Und jetzt? Gleichaltrige fangen schnell mit dem Duzen an, egal wie alt sie sind. Jetzt können aber auch zwei bis drei Jahrzehnte mal eben überschritten werden. Ich nehme an, es ist das Netzwerkduzen. Menschen mit ein paar hundert Freunden machen keine Unterschiede mehr. Und könnte nicht praktisch jeder ein Freund sein? So wird die Anrede notorisch ins echte Leben übertragen. Beruf und Privates fließen ohnehin ineinander. Kollegen, Freundinnen, Follower und User: Ich duze Euch, wie Ihr mich duzt. Oder ich sieze zurück. Mir egal.

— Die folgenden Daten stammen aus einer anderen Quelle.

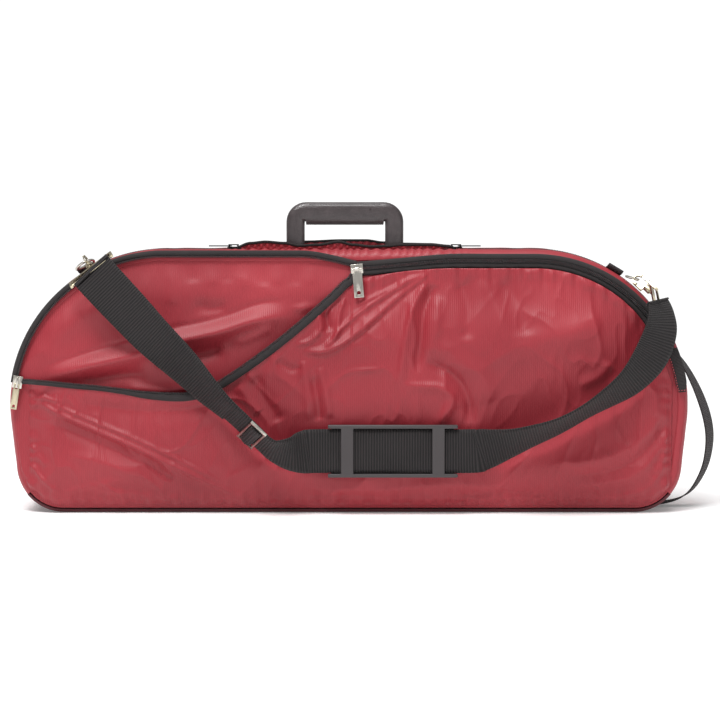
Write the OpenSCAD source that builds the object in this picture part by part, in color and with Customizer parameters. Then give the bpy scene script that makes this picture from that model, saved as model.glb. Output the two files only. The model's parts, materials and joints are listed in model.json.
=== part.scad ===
// Half-moon carry bag with a stiffened shell, a rigid case handle and a shoulder strap.
// +X is the wearer's right of the front, -Y is the front and +Z is up. The origin is at the
// centre of the base, on the ground.

/* [Bag body] */
// Length of the bag from end to end
body_length = 784; // [700:1:900]
// Height of the bag without its handle
body_height = 304; // [280:1:340]
// Radius of the two shoulders
shoulder_radius = 180; // [150:1:190]
// Radius of the two bottom corners
corner_radius = 55; // [40:1:70]
// How far the bottom corners stand in from the widest point
corner_tuck = 7; // [4:1:12]
// Distance from the origin to the front wall's outer face
front_depth = 75; // [65:1:90]
// Distance from the origin to the rear wall's outer face
rear_depth = 75; // [65:1:90]
// Thickness of the padded nylon walls
wall = 3; // [2:0.5:4]
// Distance from the origin forward to the parting line of the main zip
parting_depth = 45; // [40:1:55]
// Height at which the base panel ends and the arched gusset begins
base_rise = 20; // [15:1:30]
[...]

Bald kommt das Hotlineduzen: null Service, aber das sehr persönlich

Etwas anderes aber ist das Bürsten- und Becherduzen. Es ist ein Zweckduzen, wie das Shoppingduzen im Internet. Die Leute, die da sprachlich meine Nähe suchen, wollen in Wahrheit nur mein Geld. Angefangen hatte es in den 70er Jahre mit Ikea. Damals war es originell. Skandinavisch war exotisch. Heute sind nur Heuchler am Werk. Bald kommt das automatisierte Hotlineduzen. Null Service, aber das sehr persönlich.

Das Du ist zur Unkultur des Kapitalismus verkommen. In Dialoge mit Zahnbürsten gezwungen zu werden oder den Kaffeekauf mit einer Personalkontrolle zu verbinden, verdirbt das klassische Gemeinschafts-Du. Leider erkennt die SPD ihre Chance nicht. Wenn sich die Genossen ab sofort siezen und gegen das Konsumismus-Du verbünden würden – die Partei wäre politisch erneuert.